Do I need a nursing Board lawyer to review my stipulated order of reprimand?

The answer to this question is “yes,” you need a nursing board lawyer, usually called a “licensure lawyer,” to review a proposed stipulated order of remand. If there is an exception to this answer, I am unaware of it.

First a bit of background. Reprimands exist on the low end of the range of professional sanctions that are available to any licensing Board, including the Oregon State Board of Nursing. Reprimands may be offered, for example, by the Board of Nursing as a quick resolution to a complaint involving a relatively small digression by the nurse, providing what may appear at first glance as an easy way out for both the Board of he Nursing and the nurse. It is precisely because reprimands exist on the low end of the range of sanctions, that reprimands are sometimes viewed as an easy settlement. It is a mistake, however, to treat reprimands so lightly.

Consider these three consequences of a reprimand:

  • Although a reprimand exists on the low end of the range of sanctions, a reprimand is nonetheless a form of professional sanction or discipline, and it is a public record. For most licensees, a reprimand will be included in your profile listed on your Board’s licensing verification page (e.g., the Board’s website). This is true of the Oregon State Board of Nursing, and also the Oregon Medical Board and the Oregon Board of Pharmacy.
  • Because a reprimand is a form of professional sanction or discipline, it is almost always necessary to report the reprimand to any other states in which you are also licensed, which will prompt another investigation – and maybe mirror-image discipline – by those states.
  • A reprimand also counts as disciplinary history against you, which means that if another complaint is filed with the Oregon State Board of Nursing, the nurse will have “disciplinary history” the next time, which is not desirable.
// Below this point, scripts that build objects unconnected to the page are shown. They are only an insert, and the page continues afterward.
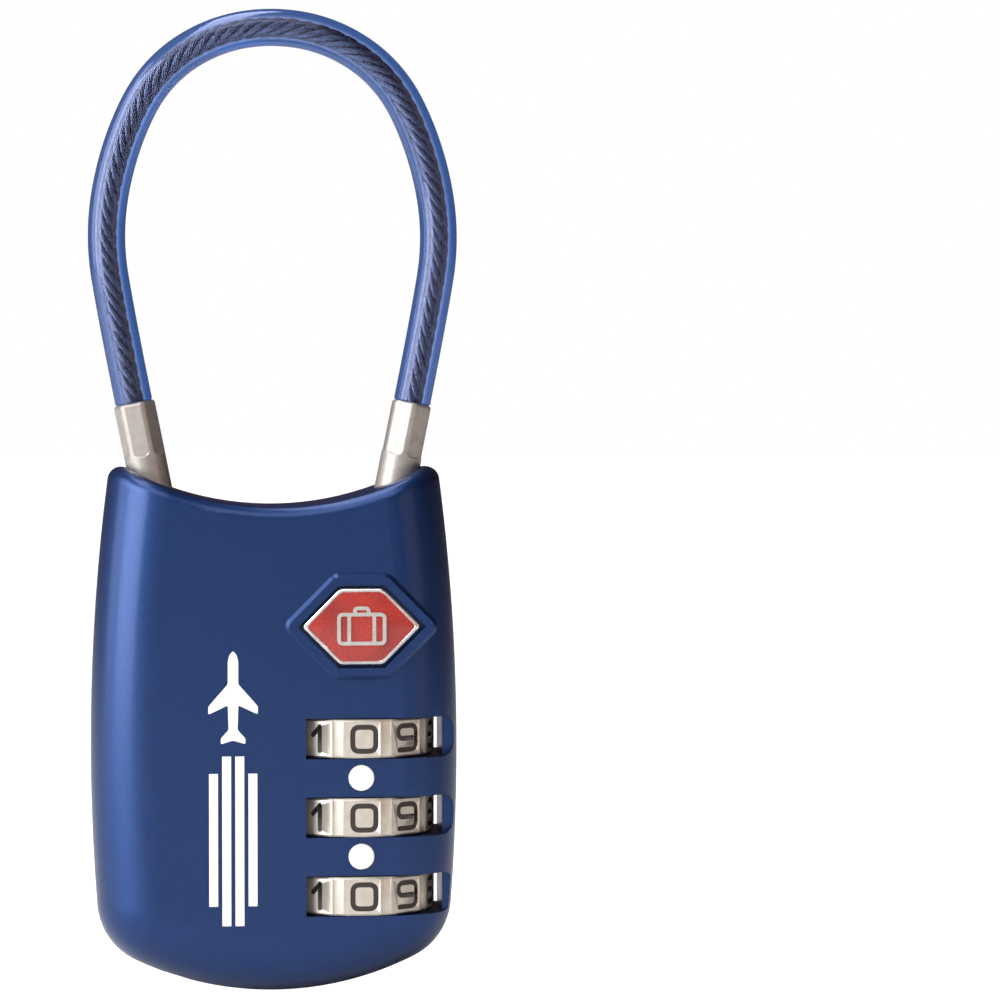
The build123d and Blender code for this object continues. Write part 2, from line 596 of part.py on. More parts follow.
with BuildPart() as locking_plate:
    bar_x = sum(PLATE_BAR_X) / 2
    block(PLATE_BAR_X, PLATE_THICKNESS, PLATE_BAR_Z)
    for z in DIAL_Z:
        block((bar_x, TOOTH_TIP_X), PLATE_THICKNESS, (z - TOOTH_BELOW[0], z - TOOTH_BELOW[1]))
    # arm, and the yoke whose two prongs lie beside the latch clip
    block((bar_x, YOKE_X[0] + YOKE_OVERLAP), PLATE_THICKNESS, ARM_Z)
    block(YOKE_X, 2 * YOKE_HALF_WIDTH, ARM_Z)
    block((YOKE_X[0] + YOKE_BACK, YOKE_X[1]), 2 * (YOKE_HALF_WIDTH - PRONG_THICKNESS), ARM_Z, Mode.SUBTRACT)
    # tab over the plug, with the slot that its pin moves in
    with BuildSketch(Plane.XY.offset(TAB_Z[0])):
        with Locations(((TAB_LEFT_X + PLATE_BAR_X[0]) / 2, 0)):
            Rectangle(PLATE_BAR_X[0] - TAB_LEFT_X, 2 * TAB_HALF_WIDTH)
        with Locations((PLUG_X + PIN_OFFSET, PIN_OFFSET / 2)):
            Rectangle(2 * (PIN_RADIUS + TAB_SLOT_PLAY), PIN_OFFSET + 2 * (PIN_RADIUS + TAB_SLOT_PLAY),
                      mode=Mode.SUBTRACT)
    extrude(amount=TAB_Z[1] - TAB_Z[0])
locking_plate.part.label = "locking_plate"
export_step(locking_plate.part, "parts/locking_plate.step")

with BuildPart() as plate_spring:
    with BuildLine():
        coil = Helix(
            pitch=PLATE_SPRING_PITCH,
            height=PLATE_SPRING_X[1] - PLATE_SPRING_X[0] - 2 * PLATE_SPRING_WIRE,
            radius=PLATE_SPRING_RADIUS,
            center=(PLATE_SPRING_X[0] + PLATE_SPRING_WIRE, 0, PLATE_SPRING_Z),
            direction=(1, 0, 0),
        )
    with BuildSketch(Plane(origin=coil @ 0, z_dir=coil % 0)):
        Circle(PLATE_SPRING_WIRE)
    sweep()
plate_spring.part.label = "plate_spring"
export_step(plate_spring.part, "parts/plate_spring.step")

# ---------------------------------------------------------------- key plug

with BuildPart() as plug_barrel:
    with BuildSketch(Plane.XY.offset(BARREL_Z[0])):
        with Locations((PLUG_X, 0)):
            Circle(BARREL_RADIUS - BARREL_PLAY)
            Circle(PLUG_RADIUS + SOCKET_CLEARANCE, mode=Mode.SUBTRACT)
    extrude(amount=BARREL_Z[1] - BARREL_Z[0])
plug_barrel.part.label = "plug_barrel"
export_step(plug_barrel.part, "parts/plug_barrel.step")

with BuildPart() as key_plug:
    with BuildSketch(Plane.XY.offset(PLUG_FACE_Z)):
        with Locations((PLUG_X, 0)):
            Circle(PLUG_RADIUS)
    extrude(amount=PLUG_TOP_Z - PLUG_FACE_Z)
    with BuildSketch(Plane.XY.offset(PLUG_TOP_Z)):
        with Locations((PLUG_X + PIN_OFFSET, 0)):
            Circle(PIN_RADIUS)
    extrude(amount=PIN_TOP_Z - PLUG_TOP_Z)
    # groove of the retaining ring
    with BuildSketch(Plane.XY.offset(PLUG_CLIP_Z[0] - PLUG_CLIP_PLAY)):
        with Locations((PLUG_X, 0)):
            Circle(2 * PLUG_RADIUS)
            Circle(PLUG_CLIP_INNER - PLUG_CLIP_PLAY, mode=Mode.SUBTRACT)
    extrude(amount=PLUG_CLIP_Z[1] - PLUG_CLIP_Z[0] + 2 * PLUG_CLIP_PLAY, mode=Mode.SUBTRACT)
    # keyway
    with BuildSketch(Plane.XY.offset(PLUG_FACE_Z)):
        with Locations((PLUG_X, 0)):
            Rectangle(KEYWAY_LENGTH, KEYWAY_WIDTH)
        with Locations((PLUG_X + KEYWAY_JOG[0], KEYWAY_JOG[1])):
            Rectangle(KEYWAY_JOG_LENGTH, KEYWAY_WIDTH)
    extrude(amount=KEYWAY_DEPTH, mode=Mode.SUBTRACT)
    # slots of the wafers
    for z in WAFER_Z:
        with Locations((PLUG_X, 0, z)):
            Box(
                2 * PLUG_RADIUS,
                WAFER_WIDTH + 2 * WAFER_PLAY,
                WAFER_THICKNESS + 2 * WAFER_PLAY,
                mode=Mode.SUBTRACT,
            )
key_plug.part.label = "key_plug"
export_step(key_plug.part, "parts/key_plug.step")

with BuildPart() as plug_wafers:
    for z in WAFER_Z:
        with BuildSketch(Plane.XY.offset(z - WAFER_THICKNESS / 2)):
            with Locations((PLUG_X, 0)):
                Rectangle(WAFER_LENGTH, WAFER_WIDTH)
                Rectangle(WAFER_LENGTH - 2 * WAFER_RIM[0], WAFER_WIDTH - 2 * WAFER_RIM[1], mode=Mode.SUBTRACT)
        extrude(amount=WAFER_THICKNESS)
plug_wafers.part.label = "plug_wafers"
export_step(plug_wafers.part, "parts/plug_wafers.step")

with BuildPart() as plug_clip:
    with BuildSketch(Plane.XY.offset(PLUG_CLIP_Z[0])):
        with Locations((PLUG_X, 0)):
            Circle(PLUG_CLIP_OUTER)
            Circle(PLUG_CLIP_INNER, mode=Mode.SUBTRACT)
        with Locations((PLUG_X - BARREL_RADIUS, 0)):
            Rectangle(2 * BARREL_RADIUS, PLUG_CLIP_MOUTH, mode=Mode.SUBTRACT)
    extrude(amount=PLUG_CLIP_Z[1] - PLUG_CLIP_Z[0])
plug_clip.part.label = "plug_clip"
export_step(plug_clip.part, "parts/plug_clip.step")
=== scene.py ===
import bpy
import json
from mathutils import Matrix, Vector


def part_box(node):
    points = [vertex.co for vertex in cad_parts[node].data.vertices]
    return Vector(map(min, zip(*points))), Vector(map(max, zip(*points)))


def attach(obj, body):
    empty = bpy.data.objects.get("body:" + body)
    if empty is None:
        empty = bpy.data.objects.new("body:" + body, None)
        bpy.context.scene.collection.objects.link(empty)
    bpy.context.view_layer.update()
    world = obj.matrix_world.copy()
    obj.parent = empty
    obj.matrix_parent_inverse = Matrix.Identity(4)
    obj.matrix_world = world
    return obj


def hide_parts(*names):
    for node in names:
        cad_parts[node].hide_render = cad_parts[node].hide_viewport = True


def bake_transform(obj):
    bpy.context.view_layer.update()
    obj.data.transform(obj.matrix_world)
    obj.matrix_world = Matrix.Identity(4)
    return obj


bl_info = {
    "name": "Cable Luggage Lock",
    "version": (1, 0, 0),
    "blender": (4, 5, 0),
    "location": "3D View > Sidebar > Luggage Lock",
    "description": "Finishes a dial luggage lock with a sleeved cable loop around its packed frame",
    "category": "Object",
}

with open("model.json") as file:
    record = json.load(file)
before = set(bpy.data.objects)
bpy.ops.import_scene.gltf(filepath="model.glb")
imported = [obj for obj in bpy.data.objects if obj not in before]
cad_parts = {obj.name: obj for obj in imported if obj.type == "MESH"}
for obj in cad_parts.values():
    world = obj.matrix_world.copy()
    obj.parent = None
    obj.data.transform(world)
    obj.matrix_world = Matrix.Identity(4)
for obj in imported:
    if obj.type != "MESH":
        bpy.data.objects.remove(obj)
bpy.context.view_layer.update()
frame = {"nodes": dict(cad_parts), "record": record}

import json
import math

import bmesh
import bpy
from mathutils import Matrix, Vector

MM = 0.001
FRONT_FACE_Y = -5.6 * MM
DIAL_NODES = ("dial_1", "dial_2", "dial_3")
SAME_POINT = 1e-6           # vertices of a CAD node nearer than this are one
CORNER_STEPS = 4            # in a rounded corner of an outline
CAP_STEPS = 8               # in the half circle at a bar's end
EDGE_SHARE = 0.48           # most of an edge that one rounded corner takes
MITRE_LIMIT = 0.5           # least cosine by which a bar's corner is drawn out
ROUTE_STEPS = 20            # between two points of the cable's route
SLEEVE_SIDES = 36           # points round the sleeve
FERRULE_SIDES = 144         # points round a ferrule
DOT_SIDES = 48              # points round an index dot
FLOOR_SIDES = 96            # points round the floor
FLOOR_RADIUS = 2.5
NUMBER_DEGREES = 36         # from one number of a dial to the next
FRONT_DEGREES = -90         # direction of the front, seen from above

# The cable's route, right end first, as in the CAD part: its right half, mirrored for the left
HALF_ROUTE = (
    (11.40, 48.20),
    (12.76, 55.00),
    (13.90, 62.00),
    (12.60, 69.10),
    (9.50, 75.40),
    (3.60, 78.90),
)
FERRULE_LEAN = math.atan2(HALF_ROUTE[1][0] - HALF_ROUTE[0][0], HALF_ROUTE[1][1] - HALF_ROUTE[0][1])
FERRULE_TOP = Vector((HALF_ROUTE[0][0], 0, HALF_ROUTE[0][1])) * MM

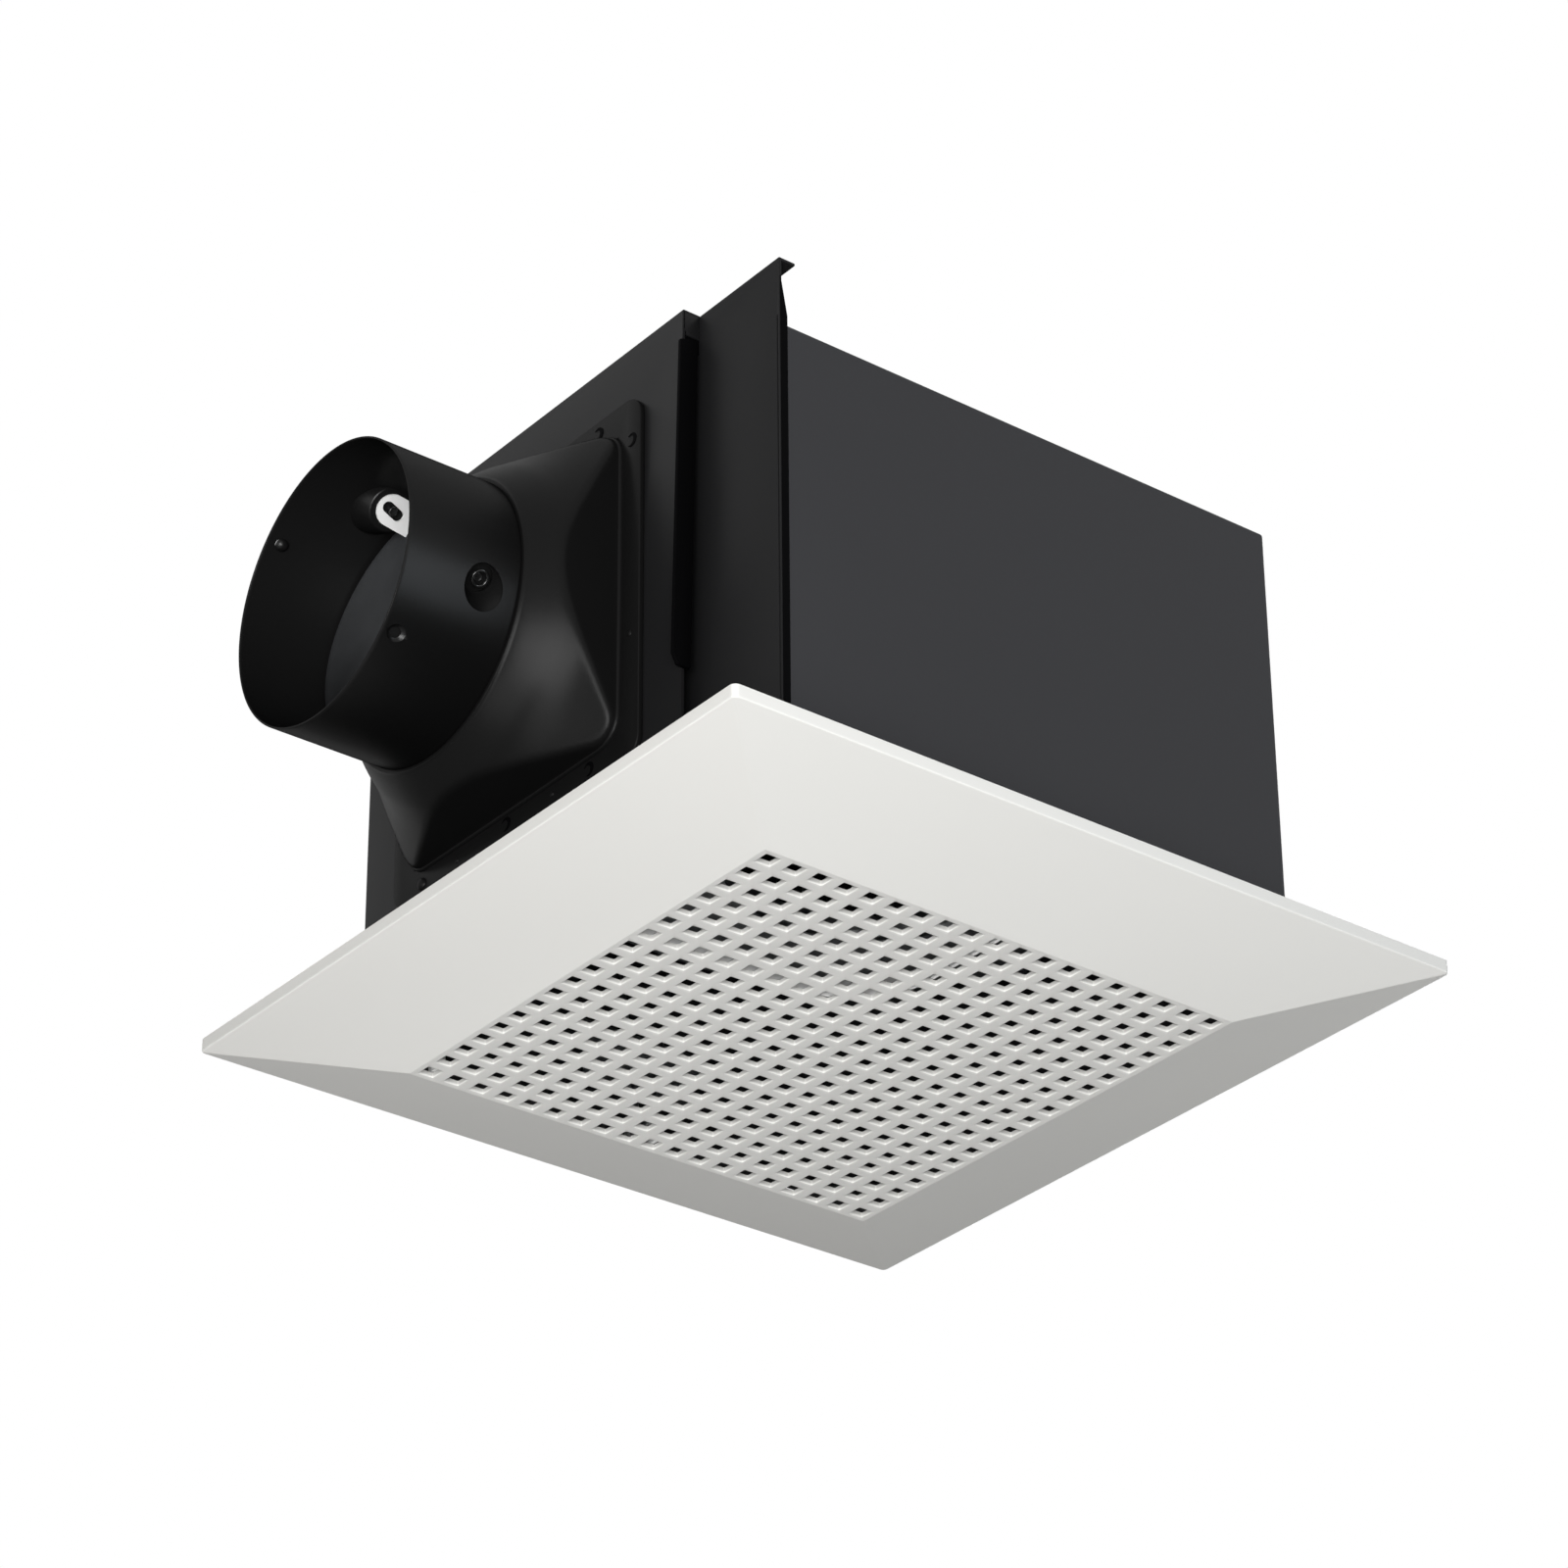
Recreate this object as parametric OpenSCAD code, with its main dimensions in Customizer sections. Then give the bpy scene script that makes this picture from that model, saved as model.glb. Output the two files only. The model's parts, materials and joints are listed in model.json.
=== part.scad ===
// Ceiling exhaust fan with a side duct spigot, a sirocco wheel and a spring held grille.
// Z = 0 is the ceiling plane. The room is below it, the housing above it.
// The duct leaves towards -X. Millimetres.

/* [Grille] */
// How far the rim of the square grille reaches past the housing
grille_overhang = 35; // [30:0.5:45]
// Height of the upright rim edge of the grille
rim_height = 4.3; // [3:0.1:6]
// Drop from the ceiling plane to the face of the lattice
grille_depth = 17; // [15:0.5:22]
// Wall thickness of the grille
grille_wall = 2.2; // [1.6:0.1:2.8]
// Number of lattice holes along one side
hole_count = 19; // [11:2:19]
// Distance between two lattice holes
hole_pitch = 10; // [9:0.1:10.2]
// Side of one lattice hole
hole_side = 5.6; // [4:0.1:6.4]
// Thickness of the stiffening ribs behind the lattice
rib_wall = 1.2; // [0.8:0.1:2]
// Height of the stiffening ribs behind the lattice
rib_height = 6; // [3:0.5:7]

/* [Housing] */
// Length of the housing from the duct wall to the far wall
box_length = 208; // [204:1:220]
// Width of the housing
box_width = 216; // [212:1:226]
// Height of the housing above the ceiling
box_height = 168; // [164:1:185]
// How far the housing sits off the middle of the grille, away from the duct
box_shift = 6; // [2:1:8]
// Thickness of the steel sheet
sheet = 1; // [0.8:0.1:1.2]
// Width of the ceiling flange
flange_width = 22; // [18:1:24]
// Height of the duct wall above the housing top
wing_height = 25; // [15:1:35]
// Width of the lip folded along the top of the duct wall
wing_lip = 5.5; // [4:0.5:8]
// Width of the narrow return where the duct wall laps the side walls
lap_width = 1.6; // [1.2:0.1:3]
// Radius of the ceiling screw slots
slot_r = 2.75; // [2.25:0.25:3.25]
// Length of the ceiling screw slots from end to end
slot_length = 12; // [8:1:16]
// Distance between the ceiling screws along the duct direction
slot_spacing = 160; // [120:1:180]

/* [Duct adapter] */
// Duct centre sideways from the middle of the grille
duct_y = 22; // [20:1:26]
// Duct centre above the ceiling
duct_z = 103; // [100:1:104]
// Half width of the steel plate that carries the adapter
plate_half = 88; // [82:1:90]
// Space between the duct wall and that plate
plate_gap = 6; // [4:0.5:8]
// Half side of the square air opening
opening_half = 54; // [48:1:55]
// Half side of the square foot of the flare
base_half = 58; // [57:0.5:60]
// Corner radius of that foot
base_corner = 10; // [6:1:14]
// Width of the screw flange round the foot
adapter_margin = 10; // [8:0.5:12]
// Thickness of the screw flange
adapter_flange = 2; // [1.5:0.1:2.5]
// Depth of the flare from square to round
flare_depth = 34.5; // [30:0.5:40]
// Outer radius of the round duct spigot
spigot_r = 49.5; // [47:0.5:50.5]
// Wall thickness of the spigot
spigot_wall = 2; // [1.6:0.1:2.4]
// Length of the spigot in front of the flare
spigot_length = 43; // [40:1:60]
// How far the flare stands proud of the spigot where they meet
ring_step = 2; // [1:0.5:3]

/* [Damper] */
// Distance of the damper hinge from the duct axis
hinge_offset = 25; // [20:1:27]
// Tilt of the damper hinge against the horizontal, in degrees
hinge_tilt = 45; // [30:1:60]
// Distance of the damper hinge behind the duct mouth
hinge_inset = 30; // [29:0.5:31]
// Radius of the two hinge bosses in the spigot
boss_r = 8; // [7:0.5:8]
// Half distance between the inner faces of the two hinge bosses
boss_half = 35.8; // [34:0.2:36]
// Radius of the hinge pins
pin_r = 1.5; // [1.2:0.1:1.8]
// Radial clearance of the flap on its pins
pin_clearance = 0.05; // [0.03:0.01:0.08]
// Thickness of the flap
flap_wall = 0.8; // [0.6:0.1:1]
// Gap between the flap and the wall of the spigot
flap_gap = 1.7; // [1.4:0.1:2.5]
// Angle that the flap hangs open at rest
flap_rest = 7; // [2:1:10]
// Radius of the round end of the flap's ears
ear_r = 5.5; // [4.5:0.5:5.5]

/* [Fan wheel] */
// Outer radius of the wheel
wheel_r = 64; // [60:1:65]
// Radial depth of the blades
blade_depth = 10; // [8:0.5:11]
// Thickness of a blade
blade_wall = 1; // [0.8:0.1:1.4]
// Number of blades
blade_count = 40; // [24:1:48]
// Gap between the top of the wheel and the roof of the scroll
wheel_head = 10.8; // [8.8:0.2:20.8]
// Outer radius of the cup that reaches over the motor
cup_r = 47.5; // [46.5:0.5:50]
// Thickness of the wheel's discs and rings
wheel_wall = 1.5; // [1.2:0.1:2]
// Radius of the motor shaft
shaft_r = 4; // [3:0.5:5]
// Radius of the wheel hub
hub_r = 10; // [8:0.5:12]

/* [Scroll] */
// Gap between the wheel and the scroll at its tongue
scroll_gap = 6; // [5:0.5:7]
// Gap between the scroll and the far wall of the housing
scroll_far_gap = 8.4; // [6.4:0.2:12.4]
// Gap between the scroll and the near side wall of the housing
scroll_side_gap = 11; // [9:0.5:13]
// Growth of the scroll radius from the tongue to the outlet
scroll_rise = 22; // [18:1:24]
// Height of the inlet plate above the ceiling
scroll_floor = 48; // [44:1:50]
// Thickness of the scroll's sheet
scroll_wall = 1.2; // [1:0.1:1.5]
// Space between the scroll top and the housing top
head_room = 15.8; // [15:0.2:20]
// Radius of the air inlet
inlet_r = 52; // [48:0.5:53]
// Height of the inlet's rolled collar
inlet_rise = 8; // [6:0.5:9]

/* [Motor] */
// Outer radius of the motor
motor_r = 41; // [38:0.5:42]
// Height of the motor
motor_height = 60; // [56:1:62]
// Wall thickness of the motor shells
motor_wall = 1.5; // [1.2:0.1:2]
// Outer radius of the ball bearings
bearing_r = 9; // [8:0.5:11]
// Height of the ball bearings
bearing_height = 7; // [5:0.5:8]
// Running clearance of the shaft in its bearings
shaft_clearance = 0.03; // [0.02:0.01:0.06]
// Outer radius of the rotor
rotor_r = 21.5; // [18:0.5:23]
// Air gap between rotor and stator
air_gap = 0.5; // [0.4:0.1:0.8]
// Height of the stator core
stator_height = 26; // [20:1:28]
// Height of the rubber bushes under the motor bracket
bush_height = 4; // [3:0.5:5]
// Radius of the circle of motor bushes
bush_circle = 58; // [57:0.5:60]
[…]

Hopefully, the above analysis is sufficient to establish the seriousness of a reprimand, and why it is a good idea to have any proposed settlement reviewed by an experienced nursing board lawyer before accepting a reprimand in order to settle a Board of Nursing complaint, used as an example above.

Two cases that make the point

I was retained by nurses earlier this year, shortly after they had received proposed reprimands from Oregon Board of Nursing, offered as a settlement to conclude the case. In both case, the reprimands were worded in a way that could be interpreted to include far worse conduct than the underlying facts warranted. This fact alone was reason to reject the reprimands. Additionally, there were extenuating circumstances in each case that caused me to recommend to each of the nurses they not accept any form of reprimand to settle their cases. Both nurses accepted my recommendations, which prompted me to explain my advice to the Board of Nursing and to request that the Board of Nursing issue letters of concern only. The Board of Nursing agreed, and recently closed both files without disciplining the nurses (a letter of concern is not discipline).

One last point

If legal advice from a nursing board lawyer is necessary before accepting a “lowly” reprimand, you will certainly want to consult a nursing board lawyer whenever you receive notice of any proposed disciplinary sanction from the Oregon Board of Nursing (the same is true for the Oregon Medical Board and the Oregon Board of Pharmacy).

Above and beyond a reprimand, the range of sanctions available to the Board of Nursing include having your license to practice nursing temporarily suspended, indefinitely suspended, or permanently suspended; or having your license to practice nursing revoked. Sanctions may further include monetary fines, continuing education, recurrent training, the imposition of a mentor and monitoring, and periods of probation. One or more sanctions, in combination, may be proposed by the Board of Nursing, as the Board sees fit.

In sum, if you are being investigated by the Oregon Board of Nursing, a nursing board lawyer should be involved from the start, and should certainly review any proposed settlements. Although I have written these comments using the Oregon Board of Nursing as an example, the same is true of investigations involving the Oregon Medical Board and the Oregon Board of Pharmacy; a lawyer should always be involved.